## Begin INFORMATION PROVIDED
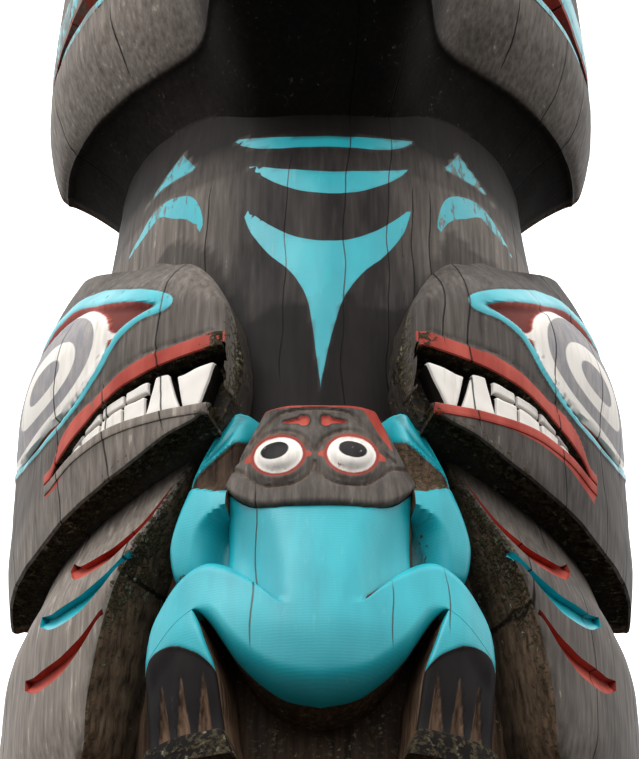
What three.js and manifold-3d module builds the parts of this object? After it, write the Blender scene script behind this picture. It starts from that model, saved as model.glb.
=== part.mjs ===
// A carved and painted cedar totem pole: a beast's head with an open, toothed mouth over a dark chest,
// two toothed heads in profile with a finned body under each, and a frog between them on a low base.
// The whole pole is carved from one log whose back is hewn flat, so it is one solid.
// Units are millimetres, +Z is up, and the front faces -Y. The origin is the log's heart, on the ground.
// A carver's template is wrapped round the log: s runs along it from the front centre line towards +X,
// and every form is laid out in (s, z) and given a radius from the log's heart.
import * as THREE from 'three';
import { mergeVertices } from 'three/addons/utils/BufferGeometryUtils.js';
import Module from 'manifold-3d';

const wasm = await Module();
wasm.setup();

// The log
const templateRadius = 500;
const logRadius = 510;
const backDepth = 30;
const groundRadius = 395;

// Levels
const baseHeight = 320;
const mouthLine = 905;
const neckLevel = 1830;
const throatLevel = 1755;
const jawLevel = 1920;
const jawHeight = 190;
const lipHeight = 36;
const mouthRise = 150;
const upperFaceHeight = 644;
const earRise = 95;

// Radii of the main forms
const chestRadius = 388;
const neckRadius = 366;
const cheekRadius = logRadius + 5;
const snoutHalfWidth = 202;
const snoutReach = 690;
const earMiddle = 385;
const earHalfWidth = 88;
const earHollow = 40;

// The heads in profile
const sideHeadRadius = logRadius - 2;
const sideHeadFront = 138;
const sideHeadBack = 800;
const mouthDepth = 34;
const toothRise = 20;

// The fins
const finRadius = logRadius - 2;
const slashDepth = 12;
const finFront = 232;

// The frog
const bellyRadius = logRadius - 4;
const throatHalf = 160;
const frogEyeRadius = 43;
const frogEyeRise = 20;
const frogEyeSpread = 62;
const frogEyeLevel = 942;
const toeLevel = 455;
const soleLevel = 402;

// Hidden faces inside the log, the lift of a cutting body clear of what it cuts, and a narrow step
const rootRadius = 330;
const cutClear = 60;
const ledge = 3;

// Number helpers
const clamp = (x, low = 0, high = 1) => Math.min(high, Math.max(low, x));
const mix = (a, b, t) => a + (b - a) * t;
const ease = (x, from, to) => {
  const t = clamp((x - from) / (to - from));
  return t * t * (3 - 2 * t);
};
const spread = (from, to, steps) => Array.from({ length: steps + 1 }, (_, i) => mix(from, to, i / steps));

// A smooth curve through a few (x, y) points, flat past its ends.
function through(points) {
  return x => {
    if (x <= points[0][0]) return points[0][1];
    const last = points.length - 1;
    if (x >= points[last][0]) return points[last][1];
    const i = points.findIndex(p => p[0] > x) - 1;
    const slope = k => {
      if (k === 0) return (points[1][1] - points[0][1]) / (points[1][0] - points[0][0]);
      if (k === last) return (points[last][1] - points[last - 1][1]) / (points[last][0] - points[last - 1][0]);
      return (points[k + 1][1] - points[k - 1][1]) / (points[k + 1][0] - points[k - 1][0]);
    };
    const [x0, y0] = points[i];
    const [x1, y1] = points[i + 1];
    const w = x1 - x0;
    const t = (x - x0) / w;
    const bend = t * t * (3 - 2 * t);
    return y0 + (y1 - y0) * bend + w * (slope(i) * t * (1 - t) ** 2 - slope(i + 1) * t * t * (1 - t));
  };
}

// How far a rounded edge falls back at a distance from it.
const rounding = (distance, radius) => {
  if (radius <= 0) return 0;
  const t = clamp(1 - distance / radius);
  return radius * (1 - Math.sqrt(1 - t * t * 0.98));
};

// A radius cut off by the flat back.
function flatBack(angle, radius) {
  const behind = -Math.cos(angle);
  return behind > 0 ? Math.min(radius, backDepth / behind) : radius;
}

const onLog = (angle, radius, z) => [radius * Math.sin(angle), -radius * Math.cos(angle), z];

// Vertices and faces
function solid(points, triangles) {
  const geometry = new THREE.BufferGeometry();
  geometry.setAttribute('position', new THREE.BufferAttribute(new Float32Array(points.flat()), 3));
  geometry.setIndex(triangles.flat());
  const merged = mergeVertices(geometry, 0.001);
  const kept = [];
  const index = merged.index.array;
  for (let i = 0; i < index.length; i += 3) {
    const [a, b, c] = [index[i], index[i + 1], index[i + 2]];
    if (a !== b && b !== c && c !== a) kept.push(a, b, c);
  }
  return new wasm.Manifold(new wasm.Mesh({
    numProp: 3,
    vertProperties: new Float32Array(merged.attributes.position.array),
    triVerts: new Uint32Array(kept),
  }));
}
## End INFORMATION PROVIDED
* [WHAT IS NEEDED]:
Write the whole listing out again. Keep every line exactly as it is.

* [COMPLETE OUTPUT]:
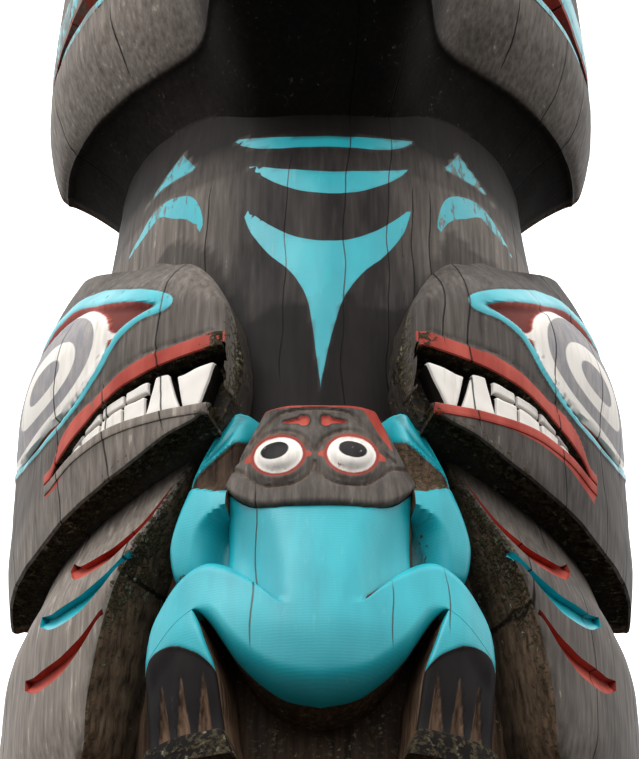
What three.js and manifold-3d module builds the parts of this object? After it, write the Blender scene script behind this picture. It starts from that model, saved as model.glb.
=== part.mjs ===
// A carved and painted cedar totem pole: a beast's head with an open, toothed mouth over a dark chest,
// two toothed heads in profile with a finned body under each, and a frog between them on a low base.
// The whole pole is carved from one log whose back is hewn flat, so it is one solid.
// Units are millimetres, +Z is up, and the front faces -Y. The origin is the log's heart, on the ground.
// A carver's template is wrapped round the log: s runs along it from the front centre line towards +X,
// and every form is laid out in (s, z) and given a radius from the log's heart.
import * as THREE from 'three';
import { mergeVertices } from 'three/addons/utils/BufferGeometryUtils.js';
import Module from 'manifold-3d';

const wasm = await Module();
wasm.setup();

// The log
const templateRadius = 500;
const logRadius = 510;
const backDepth = 30;
const groundRadius = 395;

// Levels
const baseHeight = 320;
const mouthLine = 905;
const neckLevel = 1830;
const throatLevel = 1755;
const jawLevel = 1920;
const jawHeight = 190;
const lipHeight = 36;
const mouthRise = 150;
const upperFaceHeight = 644;
const earRise = 95;

// Radii of the main forms
const chestRadius = 388;
const neckRadius = 366;
const cheekRadius = logRadius + 5;
const snoutHalfWidth = 202;
const snoutReach = 690;
const earMiddle = 385;
const earHalfWidth = 88;
const earHollow = 40;

// The heads in profile
const sideHeadRadius = logRadius - 2;
const sideHeadFront = 138;
const sideHeadBack = 800;
const mouthDepth = 34;
const toothRise = 20;

// The fins
const finRadius = logRadius - 2;
const slashDepth = 12;
const finFront = 232;

// The frog
const bellyRadius = logRadius - 4;
const throatHalf = 160;
const frogEyeRadius = 43;
const frogEyeRise = 20;
const frogEyeSpread = 62;
const frogEyeLevel = 942;
const toeLevel = 455;
const soleLevel = 402;

// Hidden faces inside the log, the lift of a cutting body clear of what it cuts, and a narrow step
const rootRadius = 330;
const cutClear = 60;
const ledge = 3;

// Number helpers
const clamp = (x, low = 0, high = 1) => Math.min(high, Math.max(low, x));
const mix = (a, b, t) => a + (b - a) * t;
const ease = (x, from, to) => {
  const t = clamp((x - from) / (to - from));
  return t * t * (3 - 2 * t);
};
const spread = (from, to, steps) => Array.from({ length: steps + 1 }, (_, i) => mix(from, to, i / steps));

// A smooth curve through a few (x, y) points, flat past its ends.
function through(points) {
  return x => {
    if (x <= points[0][0]) return points[0][1];
    const last = points.length - 1;
    if (x >= points[last][0]) return points[last][1];
    const i = points.findIndex(p => p[0] > x) - 1;
    const slope = k => {
      if (k === 0) return (points[1][1] - points[0][1]) / (points[1][0] - points[0][0]);
      if (k === last) return (points[last][1] - points[last - 1][1]) / (points[last][0] - points[last - 1][0]);
      return (points[k + 1][1] - points[k - 1][1]) / (points[k + 1][0] - points[k - 1][0]);
    };
    const [x0, y0] = points[i];
    const [x1, y1] = points[i + 1];
    const w = x1 - x0;
    const t = (x - x0) / w;
    const bend = t * t * (3 - 2 * t);
    return y0 + (y1 - y0) * bend + w * (slope(i) * t * (1 - t) ** 2 - slope(i + 1) * t * t * (1 - t));
  };
}

// How far a rounded edge falls back at a distance from it.
const rounding = (distance, radius) => {
  if (radius <= 0) return 0;
  const t = clamp(1 - distance / radius);
  return radius * (1 - Math.sqrt(1 - t * t * 0.98));
};

// A radius cut off by the flat back.
function flatBack(angle, radius) {
  const behind = -Math.cos(angle);
  return behind > 0 ? Math.min(radius, backDepth / behind) : radius;
}

const onLog = (angle, radius, z) => [radius * Math.sin(angle), -radius * Math.cos(angle), z];

// Vertices and faces
function solid(points, triangles) {
  const geometry = new THREE.BufferGeometry();
  geometry.setAttribute('position', new THREE.BufferAttribute(new Float32Array(points.flat()), 3));
  geometry.setIndex(triangles.flat());
  const merged = mergeVertices(geometry, 0.001);
  const kept = [];
  const index = merged.index.array;
  for (let i = 0; i < index.length; i += 3) {
    const [a, b, c] = [index[i], index[i + 1], index[i + 2]];
    if (a !== b && b !== c && c !== a) kept.push(a, b, c);
  }
  return new wasm.Manifold(new wasm.Mesh({
    numProp: 3,
    vertProperties: new Float32Array(merged.attributes.position.array),
    triVerts: new Uint32Array(kept),
  }));
}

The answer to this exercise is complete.